Listen to the news: Ferguson, Staten Island, Cleveland, Brooklyn. I feel like the universe is slapping me in the face, slapping all of us. “Look. Can you see? Can you feel?” Racism, yes, and so much more. Is this what happens when an economic system, and its political and justice system, is lopsided and only a small percentage of “We The People” control most of the wealth and power? I listen to the news and feel angry, and am heartened by protests. But I also recognize fear in myself. The biggest fear is that not enough people will hear what I hear.
Will people hear the questions being asked? Questions like: Will substantive change happen? Will the Grand Jury in Brooklyn indict the police in the Akai Gurley killing? Will the federal investigation into the death of Eric Garner lead to prosecutions? Will there ever be a trial for Darren Wilson? Will we as humans make the effort to create a more equitable nation and world?
Will we bother to educate ourselves, to better understand our own mental processes so we can understand the importance to all of us of justice and equity?

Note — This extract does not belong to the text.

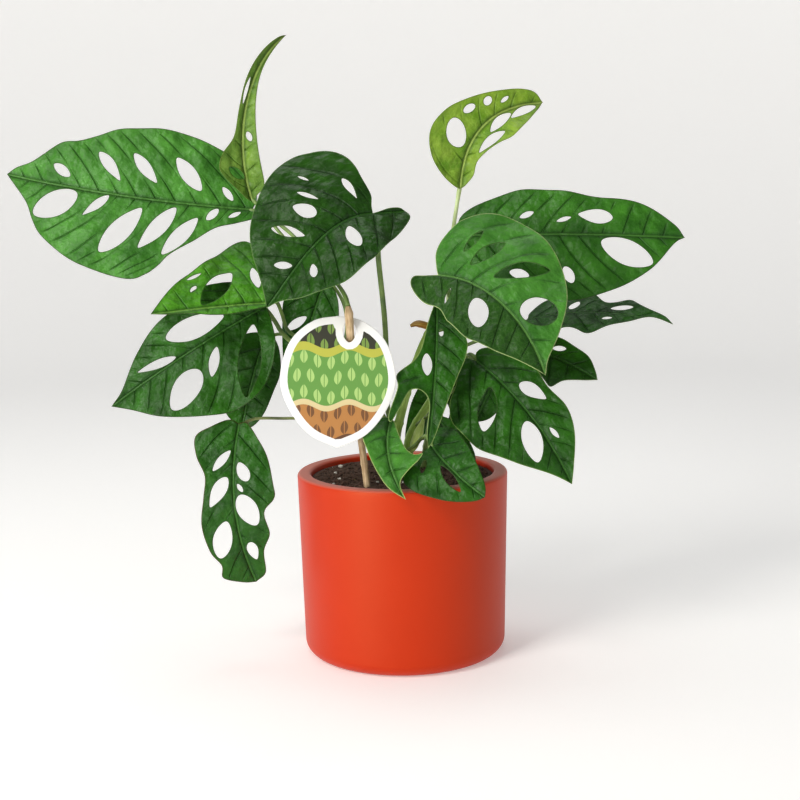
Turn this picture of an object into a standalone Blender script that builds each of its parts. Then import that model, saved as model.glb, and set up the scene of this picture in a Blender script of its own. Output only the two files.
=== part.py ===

These events are part of the curriculum for our nation. The streets are texts for our classrooms. And I am not just speaking of current events classes but all classes. Science can study the neurobiology of compassion and attunement systems in the brain. Social studies and history can study the effects of greatly unequal wealth distribution. They can study systems of justice and how nations transform themselves—or fall. English classes can write stories of street experiences and read about people fighting injustice and persisting in the face of great challenges. Language classes can study the relationship between language and thought systems and the necessity for diverse perspectives in thinking critically. All classes can ask: Brown, Gurley, Garner, Rice—and Wilson: who are they? They are people who feel and think not much differently than you and I feel and think. To try to separate them from ourselves distorts the substance of our lives and makes us incapable of acting in a humane, well-considered manner. There is no justice without compassion and understanding, no understanding without empathy.
We all have to learn enough about how our brains work so we can understand how we can misunderstand ourselves and dehumanize others. I think most people believe in what is called “naïve realism.” We think the world is just as we see it. We can feel our own sensations but not (or rarely) those of others. So we think the red of the apple is all in the apple, the sound of a raindrop is all in the raindrop. We can’t understand why other people don’t like what we like. The person over there who I never look at is not as aware or valuable as I am. I am right and they are not seeing the situation correctly.
This study of how events on the streets speak to political, economic, and legal systems, and how they relate to the mind and our social-emotional nature, should be required in our schools.